Sprinkled Lime. The recovered dead were put to rest in mass graves. A U.S. bulldozer scraped a trench 2 ft. deep, up to 100 ft. long and 10 ft. wide. Moroccan soldiers rolled the dead in, while their dazed relatives mourned in the background. When the ditch was filled with bodies, it was sprinkled with lime, and the bulldozer covered the open grave with tons of dirt. Religious scruples complicated the gravediggers' job. Imans insisted that Moslems be buried close to the surface in accordance with local tradition in Agadir, thus increasing the danger of plague. Jews begged that their dead fellow men be buried separately from the Moslems and Christians.
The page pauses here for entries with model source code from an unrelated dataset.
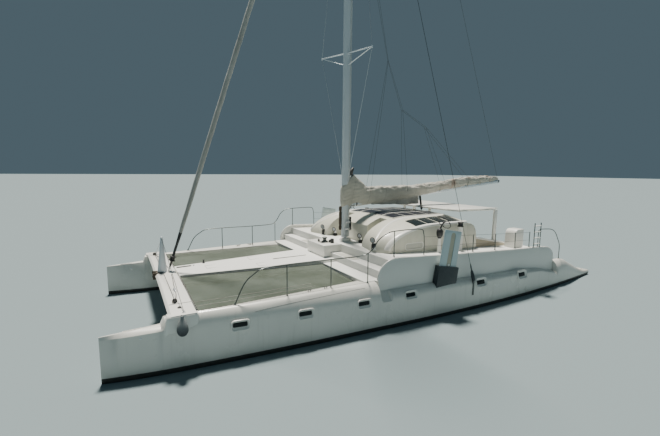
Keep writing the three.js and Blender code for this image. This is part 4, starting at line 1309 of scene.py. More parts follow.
@dataclass
class BoardPlace:
    """Leaning line on which a side board slides."""

    x: float = -0.01
    y: float = 4.345
    z: float = 1.75
    lean: float = 9.9
    chord: float = 0.82
    thick: float = 0.08
    up: float = 1.22
    down: float = -2.0

    def frame(self, side: Side) -> Matrix:
        """Local frame of the board, its Z along the board."""
        turn = Matrix.Rotation(-math.radians(self.lean), 4, "Y")
        return Matrix.Translation(side.put(self.x, self.y, self.z)) @ turn

    def section(self, margin: float = 0.0) -> list[Flat]:
        """Rounded section of the blade, grown by a margin.

        Args:
            margin: How far the outline is grown.

        Returns:
            Points of the outline.
        """
        c, t = self.chord / 2 + margin, self.thick / 2 + margin
        points = []
        for x, y in circle(40):
            tail = 0.72 if x > 0 else 0.85
            points.append((c * math.copysign(abs(x) ** 0.42, x), t * math.copysign(abs(y) ** tail, y)))
        return points


BOARD = BoardPlace()


@dataclass
class Hulls:
    """Both hulls with their portlights, seams, bow fittings and stern steps."""

    portlights: tuple[Point, ...] = ((7.15, 0.965, 1.0), (5.33, 0.972, 1.0), (3.42, 0.97, 1.0), (1.66, 1.0, 1.0),
        (-1.61, 0.975, 1.16), (-4.06, 0.93, 1.2))
    recess_size: Flat = (0.47, 0.27)
    light_size: Flat = (0.385, 0.13)
    light_deep: float = 0.045
    treads: tuple[tuple[float, float, float, float], ...] = ((-6.62, -7.06, 1.115, 0.34),
        (-7.22, -7.76, 0.868, 0.37), (-7.9, -8.38, 0.628, 0.32), (-8.52, -9.0, 0.42, 0.27),
        (-9.18, -10.1, 0.238, 0.19))

    def build(self) -> None:
        """Builds both hulls."""
        for side in Side:
            self.shell(side)
            for number, light in enumerate(self.portlights, 1):
                self.portlight(side, number, self.light_place(side, *light))
            self.tread_pads(side)
            self.bow_fittings(side)
            self.deck_gear(side)

    def light_place(self, side: Side, x: float, z: float, size: float) -> Matrix:
        """Frame of a portlight on the hull's side, scaled to its size."""
        return LINES.outer_face(x, z, side) @ Matrix.Diagonal((size, size, 1, 1))

    def shell(self, side: Side) -> None:
        """Hull skin with the slot for its side board.

        Args:
            side: Side of the boat.
        """
        skin = loft(f"hull_skin_{side.label}", LINES.rings(side))
        place = BOARD.frame(side)
        outline = BOARD.section(0.007)
        tools = [loft("slot", [[place @ Vector((x, y, z)) for x, y in outline] for z in (-3.0, 2.5)])]
        wide = rounded_outline(*self.recess_size, 0.08, 6)
        floor = rounded_outline(self.light_size[0] + 0.02, self.light_size[1] + 0.02, 0.045, 6)
        for light in self.portlights:
            place = self.light_place(side, *light)
            tools.append(loft("recess", [on_surface(line, place, lift) for line,
                lift in ((floor, -self.light_deep - 0.02), (wide, 0.0), (wide, 0.06))]))
        tidy_normals(carve(skin, tools), 32)
        dressed(skin, Finishes.hull)
        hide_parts(f"hull_{side.label}")
        LOG.info("hull %s", side.label)

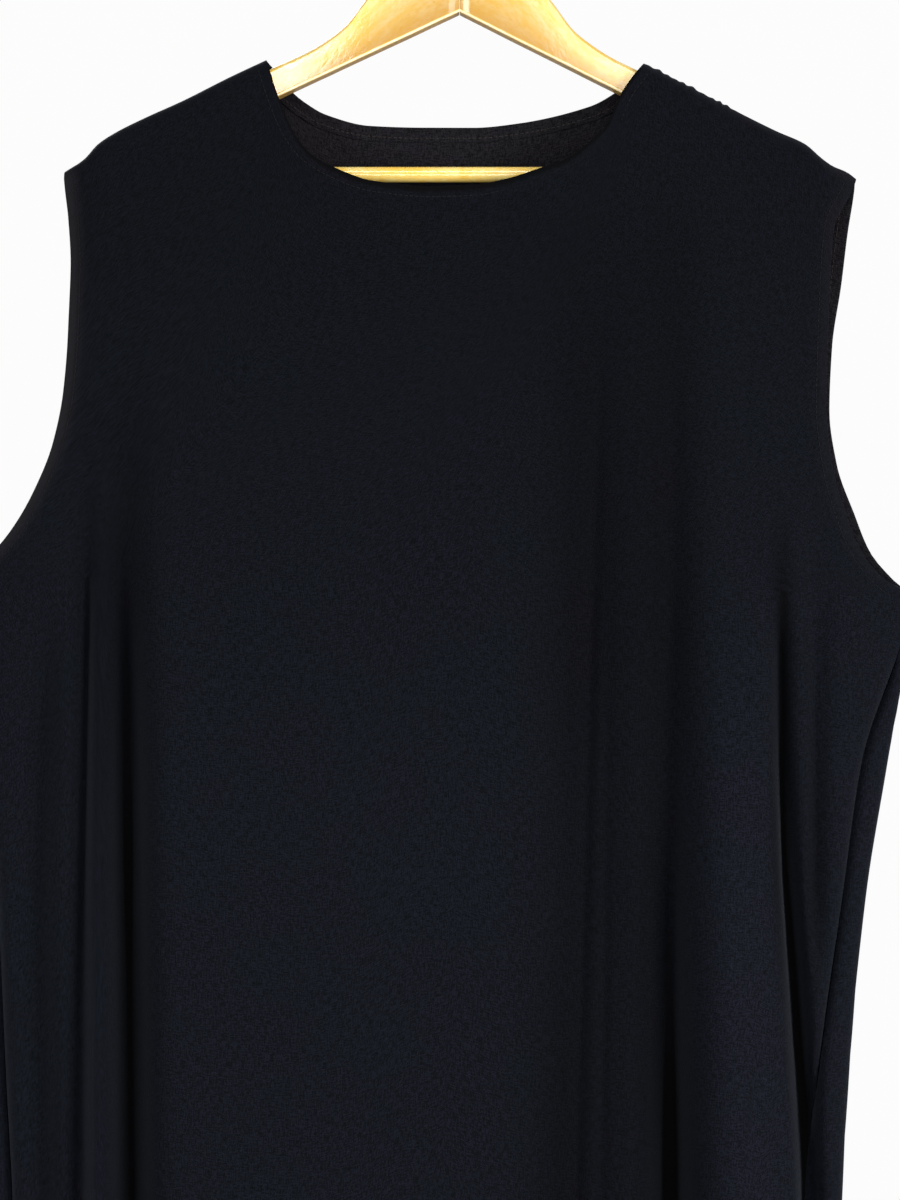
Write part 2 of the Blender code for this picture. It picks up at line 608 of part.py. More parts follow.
def main():
    for thing in list(bpy.data.objects):
        bpy.data.objects.remove(thing)
    parts = bpy.data.collections.new("sleeveless_dress_on_hanger")
    helpers = bpy.data.collections.new("cutters")
    for collection in (parts, helpers):
        bpy.context.scene.collection.children.link(collection)

    crepe = finish("black-navy crepe", (0.009, 0.010, 0.014), 0.75)
    facing_crepe = finish("facing crepe", (0.010, 0.010, 0.012), 0.80)
    maple = finish("varnished maple", (0.80, 0.55, 0.24), 0.35)
    steel = finish("plated steel", (0.62, 0.62, 0.64), 0.28, 1.0)

    front, back = panel_grids()
    add_wall("front", front, FRONT, CLOTH, crepe, parts)
    add_wall("back", back, BACK, CLOTH, crepe, parts)
    for name, rows, side in (("front", FRONT_NECK, FRONT), ("back", BACK_NECK, BACK)):
        add_neck_facing(f"neck_facing_{name}", rows, side, facing_crepe, parts)
        for end in ("left", "right"):
            add_armhole_facing(f"armhole_facing_{end}_{name}", end, side, facing_crepe, parts)

    socket = add_level("socket", SOCKET_RADIUS, -SOCKET_END, SOCKET_END, maple, helpers)
    shank_hole = add_cylinder("shank_hole", SHANK_HOLE, (0, 0, SHANK_FOOT - GAP), (0, 0, 0), steel, helpers)
    for cutter in (socket, shank_hole):
        cutter.hide_render = True
        cutter.display_type = "WIRE"
    for name, hand in (("left", -1), ("right", 1)):
        add_arm(f"hanger_arm_{name}", hand, maple, parts, (socket, shank_hole))
    add_bar(maple, parts)
    as_mesh(add_rod("hanger_hook", hook_route(), WIRE, steel, parts))


main()
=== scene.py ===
import math
from collections import namedtuple

import bpy
import numpy as np
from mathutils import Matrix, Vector


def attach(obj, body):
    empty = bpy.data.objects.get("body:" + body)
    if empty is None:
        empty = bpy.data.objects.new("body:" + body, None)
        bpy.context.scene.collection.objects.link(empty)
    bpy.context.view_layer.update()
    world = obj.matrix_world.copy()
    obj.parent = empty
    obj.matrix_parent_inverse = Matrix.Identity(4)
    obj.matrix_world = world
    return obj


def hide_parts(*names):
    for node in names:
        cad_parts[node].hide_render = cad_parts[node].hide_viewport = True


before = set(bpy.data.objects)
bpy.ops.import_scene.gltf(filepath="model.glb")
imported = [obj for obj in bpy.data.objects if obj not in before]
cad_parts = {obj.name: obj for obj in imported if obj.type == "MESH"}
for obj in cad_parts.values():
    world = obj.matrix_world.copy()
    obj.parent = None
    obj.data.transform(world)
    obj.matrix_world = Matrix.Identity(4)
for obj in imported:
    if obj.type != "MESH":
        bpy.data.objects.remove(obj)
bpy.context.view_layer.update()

# ---- The photograph's view ----
CAMERA_AT = (-0.00534, -1.6, -0.43873)
VIEW_HEIGHT = 0.67476  # what the frame takes in at the plane of the hanger, 1.6 m away
SENSOR = 36.0

# ---- The dress: sizes of its solids, repeated ----
GAP = 0.0003  # between front and back at the shoulders
UNDERARM = 0.4308  # underarm below the origin, in the middle
HEM = 1.275  # hem below the origin
MIDWAY, IN_VIEW = 0.600, 0.770  # depths at which the folds' lines are known, between their start and the hem
FRONT, BACK = -1.0, 1.0
NAMES = {FRONT: "front", BACK: "back"}
SIDE_FLATNESS = 4.0  # exponent of the hanging section: 2 is an ellipse, more has tighter side edges
SIDE_CALM = 0.010  # folds die out over this distance from the side edges
ARM_ROLL, TIP_ROLL = 0.010, 0.0055  # depth of the cloth's roll over a hanger arm, and past the arm's end
TIP_FROM, TIP_FADE = 0.198, 0.022  # distance out at which the one changes to the other, and over which
FALL = 0.095  # distance below the shoulder line over which the cloth leaves the hanger
TIP_LEFT, TIP_RIGHT = -0.2224, 0.2235  # ends of the shoulder seams
NECK_LEFT, NECK_RIGHT = -0.1085, 0.1035  # neck points, where neckline and shoulder line meet
UNDERARM_LEFT, UNDERARM_RIGHT = -0.4241, -0.4376  # heights of the two underarms
BOW_FADE = 3  # power by which an armhole's bow dies away towards the middle of a panel

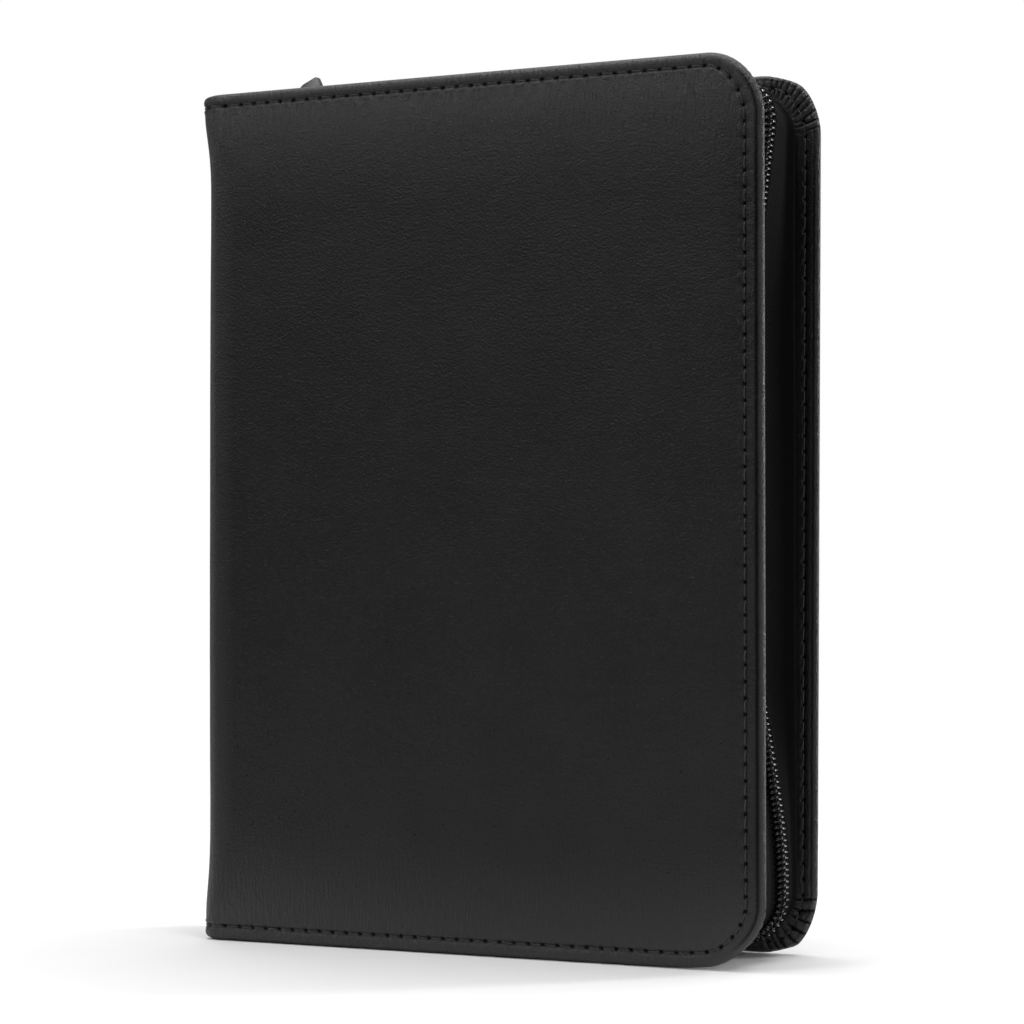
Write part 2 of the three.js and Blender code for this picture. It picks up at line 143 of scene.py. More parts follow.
# Panels, by their inset from the cover's outline and their depth from its outer face
PANEL_LEFT = -75.9
FOAM_INSET = 6.6
FOAM_DEPTHS = (1.12, 1.8)
BOARD_INSET = 5.0
BOARD_DEPTHS = (1.9, 2.9)
LINING_INSET = 7.2
LINING_DEPTHS = (3.3, COVER)
STRIP_END = 6.6  # from a cover's top and bottom to the strips of lining over the folds
POCKET_INSET = 9.0
POCKET_LEFT = -73.0
POCKET_THICK = 0.8
LAYER = 1.1  # a pocket panel and its gap
POCKET_STITCH = 3.2
POCKET_SEAM = 2.2  # from a pocket's edge to its seam
POCKET_OPEN = 5.0  # the side seams end this far below the mouth
POCKET_HEM = 3.4  # and the hem's seam runs this far below it
BINDING_DROP = 2.0  # middle of the binding, below the mouth
BINDING_TALL = 2.4  # half its height
BINDING_THICK = 0.52  # half its thickness
BINDING_SINK = 0.42  # its middle, from the panel's near face
DOCUMENT_TOP = 196.0
TOOLS_TOP = 50.0
PAD_TOP = 112.0

# Elastic loops
LOOP_RADIUS = 5.5
LOOP_RISE = 2.5
LOOP_PITCH = 22.0
LOOP_SEAM = 5.0
WEB = 0.85
TACK_OUT = 3.4  # the end rows of thread stand this far out from a loop
TACK_HALF = 0.75  # half a zigzag's width
FINE_THREAD = 0.16
POCKET_THREAD = 0.19

# Camera
CAMERA_AT = (0.3416, -0.7047, 0.0978)
CAMERA_HEADING = (-0.4352, 0.9003)
CAMERA_PITCH = math.radians(1.474)
CAMERA_LENS = 101.2

rng = random.Random(7)


# Small maths
def smooth(low, high, value):
    part = (value - low) / (high - low)
    part = min(1.0, max(0.0, part))
    return part * part * (3 - 2 * part)


def mix(a, b, part):
    return a + (b - a) * part


def bell(value, width):
    return math.exp(-((value / width) ** 2))


def times(colour, factor):
    return tuple(value * factor for value in colour)


def running_lengths(points):
    """Length along a line up to each of its points."""
    lengths = [0.0]
    for first, second in zip(points, points[1:]):
        lengths.append(lengths[-1] + math.dist(first, second))
    return lengths


def locate(lengths, length):
    """The piece of a line that a length falls in, and how far along that piece."""
    index = min(bisect.bisect_right(lengths, length), len(lengths) - 1) - 1
    return index, (length - lengths[index]) / (lengths[index + 1] - lengths[index])


def even(start, end, count):
    """Even steps from start, without the end itself."""
    return [mix(start, end, i / count) for i in range(count)]


def go_round(top, bottom, right, arc, rows):
    """A cover's outline as points with outward normals: top, corner, right side, corner, bottom."""
    low, high = CORNER, HEIGHT - CORNER
    points = [(u, HEIGHT, 0.0, 1.0) for u in top]
    for angle in even(0.0, math.pi / 2, arc):
        nu, nv = math.sin(angle), math.cos(angle)
        points.append((right - CORNER + CORNER * nu, high + CORNER * nv, nu, nv))
    points += [(right, v, 1.0, 0.0) for v in even(high, low, rows)]
    for angle in even(0.0, math.pi / 2, arc):
        nu, nv = math.cos(angle), -math.sin(angle)
        points.append((right - CORNER + CORNER * nu, low + CORNER * nv, nu, nv))
    return points + [(u, 0.0, 0.0, -1.0) for u in bottom]


# Mesh building
def add_mesh(name, points, faces, material, uvs):
    mesh = bpy.data.meshes.new(name)
    mesh.from_pydata([(x * MM, y * MM, z * MM) for x, y, z in points], [], faces)
    layer = mesh.uv_layers.new(name="UVMap")
    corner_points = [0] * len(mesh.loops)
    mesh.loops.foreach_get("vertex_index", corner_points)
    flat = []
    for index in corner_points:
        u, v = uvs[index]
        flat.extend((u * MM, v * MM))
    layer.data.foreach_set("uv", flat)
    mesh.polygons.foreach_set("use_smooth", [True] * len(mesh.polygons))
    mesh.materials.append(material)
    mesh.update()
    obj = bpy.data.objects.new(name, mesh)
    bpy.context.scene.collection.objects.link(obj)
    return obj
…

Few of the living could see any future for Agadir. King Mohammed V of Morocco pledged his personal fortune to start the rebuilding of the city. But one survivor said in anguish: "The only thing I'm thinking of is getting away, really away. The quicker they destroy this place the better. I doubt if they can ever get rid of the odor." At week's end, as it was feared that the toll of dead might mount above 10,000, a French café owner uttered Agadir's epitaph: "We were a peaceful union of Moslem and Christian, Arab and European. This was a prosperous city, and we had a future. We worked and behaved ourselves. We were growing. What in God's name do you suppose we did wrong?"
* Known previously to aging history students as the site of a crisis that almost precipitated World War I. In 1911, as France was extending its influence over Morocco, Germany sent a small warship to Agadir to protect the "lives and property" of German merchants. British pressure finally produced a settlement.